A General Introduction To Reinsurance

 Dear Readers, 

If Our Insurance Provides Us Financial Security, How Does Insurance Companies Protect Themselves From Financial Risk? Read About The Practice Of Reinsurance Here

A General Introduction To Reinsurance

We, consumers, purchase insurance to provide ourselves with financial security in unforeseen circumstances, but have you ever thought about how insurance companies protect themselves from economic and business risks? 

What Is Reinsurance? 

Essentially, reinsurance is insurance for insurance companies.

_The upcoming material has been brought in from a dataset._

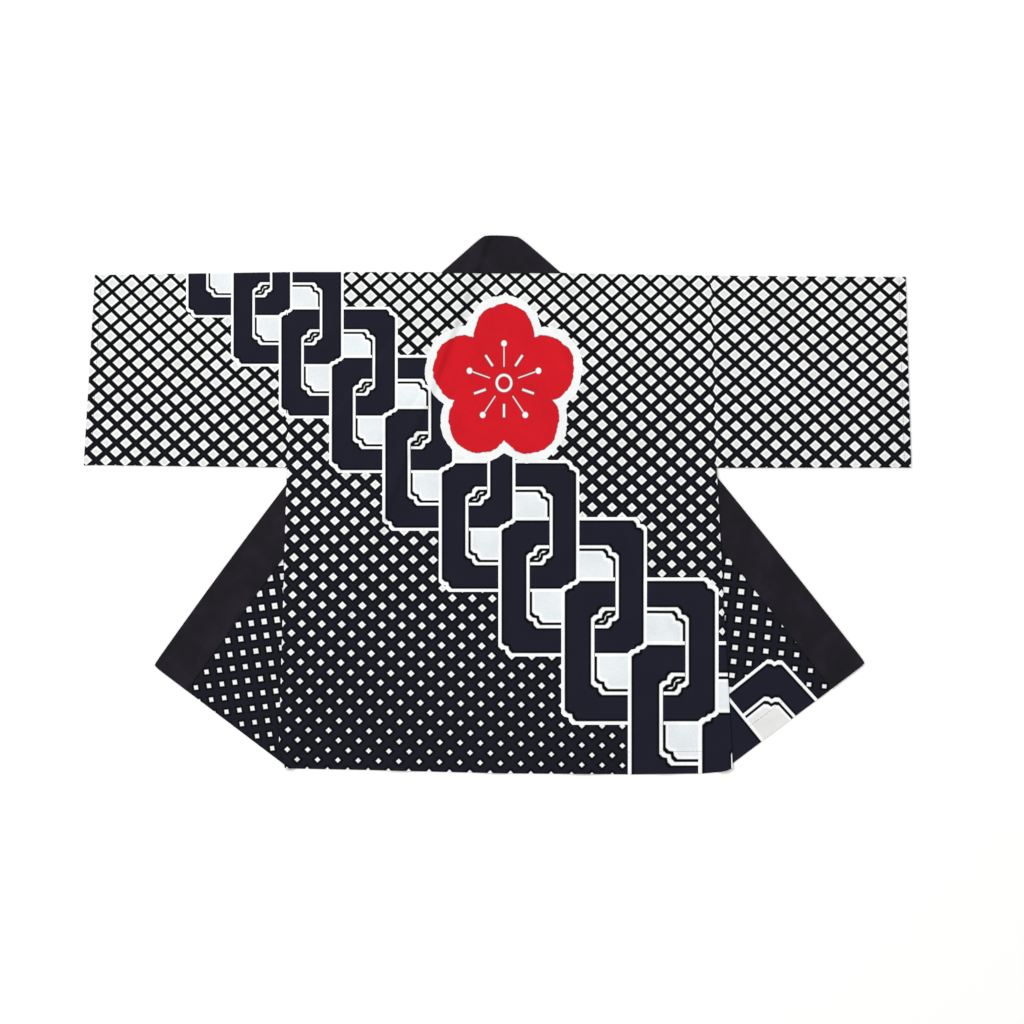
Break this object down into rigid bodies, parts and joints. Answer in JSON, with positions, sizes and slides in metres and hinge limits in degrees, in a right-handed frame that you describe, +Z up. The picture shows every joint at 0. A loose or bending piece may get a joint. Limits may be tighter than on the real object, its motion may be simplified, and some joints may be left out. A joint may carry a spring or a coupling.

It is the mechanism that insurance companies use to lower and mitigate their business risks in the face of catastrophic events that could lead to a large number of insurance claims. 

It protects insurance companies from financial insolvency, thereby protecting the companies' customers from uncovered losses. 

How Does Reinsurance Work? 

In the secondary insurance market, reinsurance is the practice whereby insurers transfer portions of their risk portfolios to other parties through a contract to reduce the risk of paying a large obligation from insurance claims. 

This process is presented as a legal reinsurance contract between two parties, namely the ceding party and the reinsurer. The former diversifies its insurance portfolio while the latter undertake a portion of the risk in exchange for insurance premiums. 

What Are The Objectives Of Reinsurance? 

Floods, earthquakes or hurricanes are some examples of large-scale catastrophic events that result in huge losses of human lives, properties and assets. The existence of reinsurance is essential to step in and help insurance companies pay off insurance claims to consumers and prevent insurance companies from going into insolvency. 

On a global scale, reinsurance helps to stabilize the many insurance markets such as life, home, motor and health insurance markets. 

The History Of Reinsurance

Reinsurance has been around since the 19th century when urban fires in Europe necessitate the need for insurance companies. The world has gone through much turmoil, including world wars, pandemics and infrastructure destructions, but the sector has been providing insurers with financial stability in the face of these events. 

According to a study done by The Institutes Griffith Foundation, 2005's Hurricane Katrina would have caused 12% of U.S. insurers to fail if the reinsurance sector did not exist. 

The Reinsurance Industry In Malaysia

As a resilient economy, Malaysia also has a reinsurance industry in place. Malaysian Reinsurance Berhad (Malaysian Re) - a wholly-owned subsidiary of MNRB Holdings Berhad - is Malaysia's national reinsurer and the largest reinsurer in Southeast Asia. 

The institution underwrites all classes of general reinsurance business and general retakaful business. With an extensive portfolio of business expertise and a proven record of accomplishment, Malaysian Re is a regional and international player that established a strong market presence in Asia and the Middle East.